From sofas to vegan ramen: they’ve got it.
Photo: Alexander Isreb from Pexels

Japan is known as the land of the konbini (aka combini): 24-hour convenience stores that pretty much have everything from hot meals to books, and even clothes. Virtually the only thing these stores don’t have is furniture, until now.

On Monday, June 8, IKEA opened its first urban location in Harajuku, a Tokyo neighbourhood popular for its unique street art, fashion, and subcultures. According to a report by Nikkei, there are approximately 1,000 items available in the 2-storey store, which are divided into four categories: Sleep, Organise, Relax, and Cook & Eat.


On the first floor is the “Swedish Combini," which sells everything from craft beer to plant-based ramen.

They even have a wallet-sized version of the iconic IKEA bag.

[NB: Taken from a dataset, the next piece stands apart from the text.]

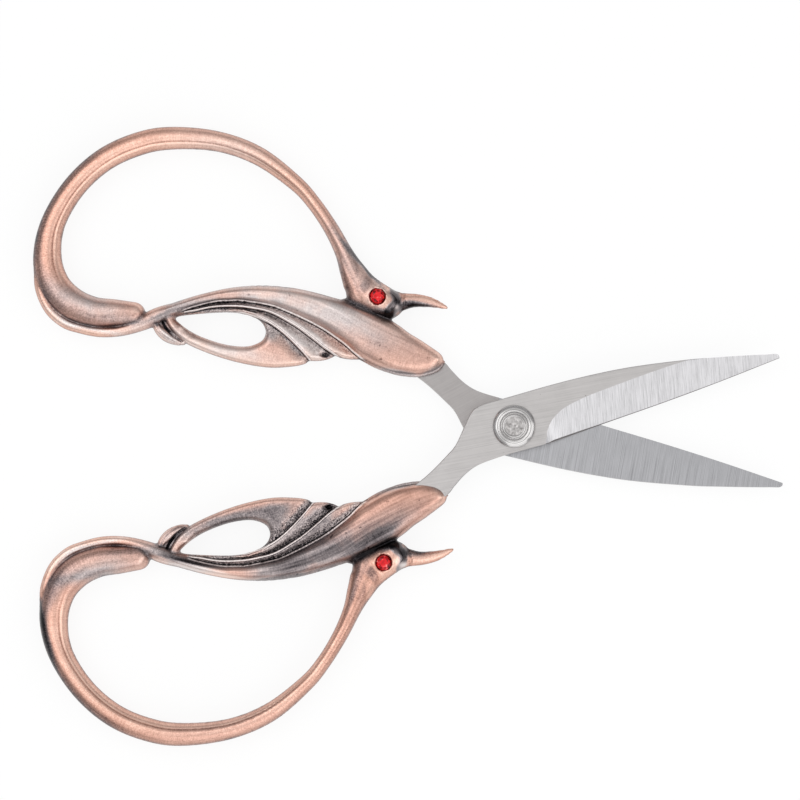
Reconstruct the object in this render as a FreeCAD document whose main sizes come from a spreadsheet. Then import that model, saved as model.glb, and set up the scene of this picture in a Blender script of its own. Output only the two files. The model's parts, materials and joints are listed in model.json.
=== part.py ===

There is also a coffee shop inside the konbini, where people can buy cinnamon rolls and vegan ice cream.

Beside the konbini are the Sleep and Organise sections, which include furniture like beds and drawers.

On the second floor is the Relax and Cook & Eat sections, where customers can find products such as kitchenware, sofas, and decor. There’s also a cafe that serves Swedish food like the flatbread tunnbrod. IKEA Harajuku is currently the only IKEA in the world to serve tunnbrods. They come in two variants: sweet and savoury.

In 2017, there were over 57,000 convenience stores in Japan. People waited in long lines when the Harajuku store opened, some for about three hours.

“I went to IKEA and it had a 3-hour waiting time…”

“The line outside IKEA is insane…!”

“Wow. The current waiting time for IKEA.”

Still, many loved the idea of an IKEA konbini.

“I went to Harajuku IKEA yesterday, and I loved it! First of all, everything was so cheap yet so cute. The food was so delicious and of course cheap too. It was so fun, I’ll probably visit again this month.”

“IKEA was great! Shopping was fun and the Swedish konbini was so interesting!”

“Our mission is to provide high-quality products at low prices for people in our generation.” Helene Von Reis, CEO of IKEA Japan, told Nikkei.

IKEA currently has 11 stores in Japan.